A block of data:
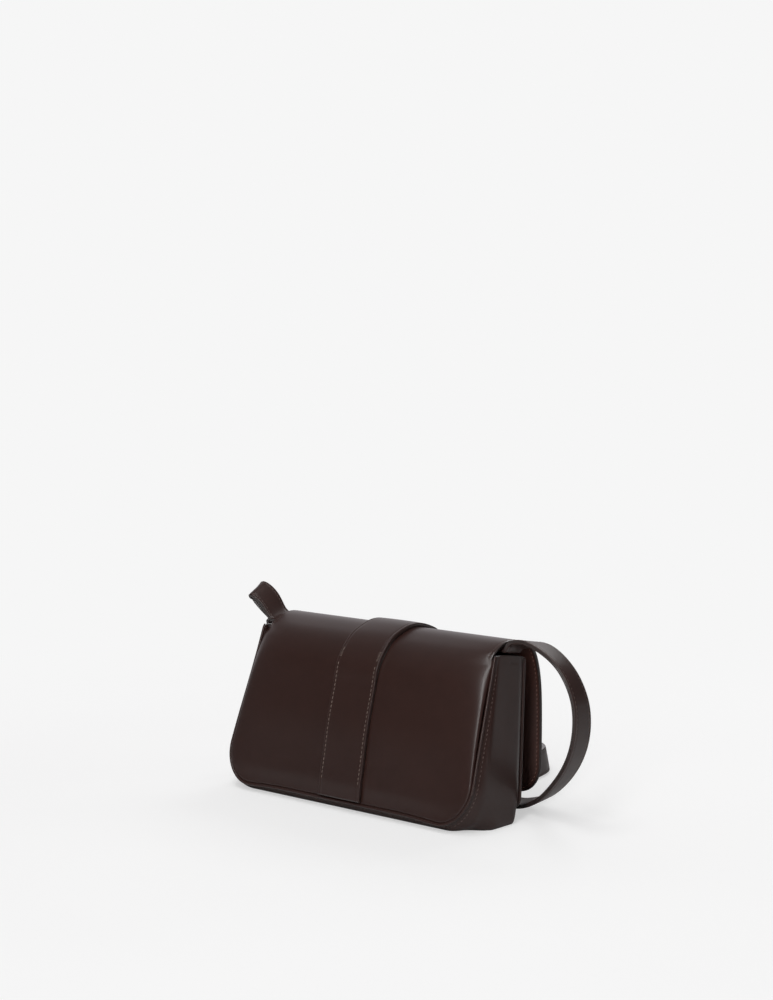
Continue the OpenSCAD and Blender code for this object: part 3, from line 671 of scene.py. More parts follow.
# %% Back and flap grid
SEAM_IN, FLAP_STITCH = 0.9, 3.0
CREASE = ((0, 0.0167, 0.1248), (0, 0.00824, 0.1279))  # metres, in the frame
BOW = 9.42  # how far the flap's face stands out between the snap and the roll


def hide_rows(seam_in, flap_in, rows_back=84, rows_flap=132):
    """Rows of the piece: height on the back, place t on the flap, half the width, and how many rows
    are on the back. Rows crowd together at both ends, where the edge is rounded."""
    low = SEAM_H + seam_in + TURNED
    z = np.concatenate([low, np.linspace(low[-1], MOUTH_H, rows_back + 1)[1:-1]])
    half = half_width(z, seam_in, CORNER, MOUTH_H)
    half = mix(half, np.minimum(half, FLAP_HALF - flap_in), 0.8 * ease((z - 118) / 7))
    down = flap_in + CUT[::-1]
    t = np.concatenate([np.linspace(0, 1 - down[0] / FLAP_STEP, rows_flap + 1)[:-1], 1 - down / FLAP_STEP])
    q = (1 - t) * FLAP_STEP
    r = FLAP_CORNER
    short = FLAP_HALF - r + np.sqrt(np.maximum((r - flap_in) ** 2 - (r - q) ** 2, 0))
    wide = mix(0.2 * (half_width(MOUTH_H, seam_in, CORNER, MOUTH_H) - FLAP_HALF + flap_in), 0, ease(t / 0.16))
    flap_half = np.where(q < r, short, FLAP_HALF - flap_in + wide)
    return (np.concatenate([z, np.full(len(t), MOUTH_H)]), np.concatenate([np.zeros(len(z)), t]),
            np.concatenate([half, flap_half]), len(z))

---

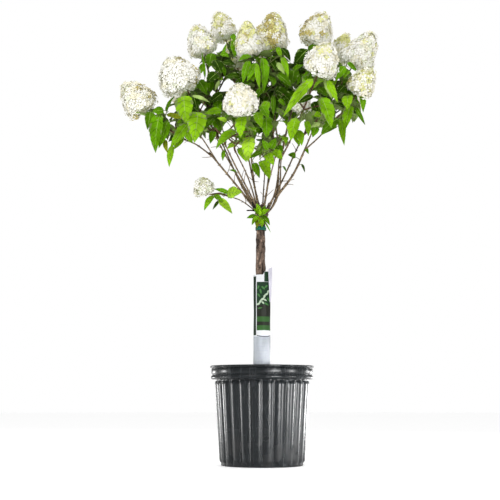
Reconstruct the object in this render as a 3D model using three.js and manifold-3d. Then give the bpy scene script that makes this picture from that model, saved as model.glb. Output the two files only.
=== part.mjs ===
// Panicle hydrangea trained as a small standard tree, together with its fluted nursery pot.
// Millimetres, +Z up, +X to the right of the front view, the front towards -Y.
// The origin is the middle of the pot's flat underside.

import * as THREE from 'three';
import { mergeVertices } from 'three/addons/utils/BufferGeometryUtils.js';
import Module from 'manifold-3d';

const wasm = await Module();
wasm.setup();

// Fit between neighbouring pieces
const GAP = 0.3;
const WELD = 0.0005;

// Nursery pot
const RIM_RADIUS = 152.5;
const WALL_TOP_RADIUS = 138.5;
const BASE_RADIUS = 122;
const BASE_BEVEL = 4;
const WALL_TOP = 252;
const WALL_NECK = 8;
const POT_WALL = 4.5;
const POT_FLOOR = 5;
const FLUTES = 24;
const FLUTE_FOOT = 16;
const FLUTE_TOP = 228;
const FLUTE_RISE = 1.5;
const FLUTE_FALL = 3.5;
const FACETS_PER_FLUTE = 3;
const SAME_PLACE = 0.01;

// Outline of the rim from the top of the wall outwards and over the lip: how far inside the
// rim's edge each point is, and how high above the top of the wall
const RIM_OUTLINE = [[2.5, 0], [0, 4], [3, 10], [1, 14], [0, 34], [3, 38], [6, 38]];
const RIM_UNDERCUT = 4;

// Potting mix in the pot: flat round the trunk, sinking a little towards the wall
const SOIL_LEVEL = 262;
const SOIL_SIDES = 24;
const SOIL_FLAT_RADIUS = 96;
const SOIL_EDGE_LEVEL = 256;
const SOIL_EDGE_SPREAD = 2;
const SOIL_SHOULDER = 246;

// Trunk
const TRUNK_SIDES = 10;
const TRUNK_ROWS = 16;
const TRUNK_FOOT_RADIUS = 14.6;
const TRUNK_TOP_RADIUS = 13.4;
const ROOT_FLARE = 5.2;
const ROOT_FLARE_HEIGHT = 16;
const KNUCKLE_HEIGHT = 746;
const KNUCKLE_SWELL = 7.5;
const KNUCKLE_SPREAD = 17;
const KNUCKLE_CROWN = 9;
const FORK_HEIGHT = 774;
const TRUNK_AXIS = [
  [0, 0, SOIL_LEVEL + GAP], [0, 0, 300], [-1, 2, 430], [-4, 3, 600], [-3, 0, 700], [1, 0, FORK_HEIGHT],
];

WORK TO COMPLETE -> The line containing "Continue the OpenSCAD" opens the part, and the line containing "and the roll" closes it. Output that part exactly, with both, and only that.

WRITTEN ANSWER ->
Continue the OpenSCAD and Blender code for this object: part 3, from line 671 of scene.py. More parts follow.
# %% Back and flap grid
SEAM_IN, FLAP_STITCH = 0.9, 3.0
CREASE = ((0, 0.0167, 0.1248), (0, 0.00824, 0.1279))  # metres, in the frame
BOW = 9.42  # how far the flap's face stands out between the snap and the roll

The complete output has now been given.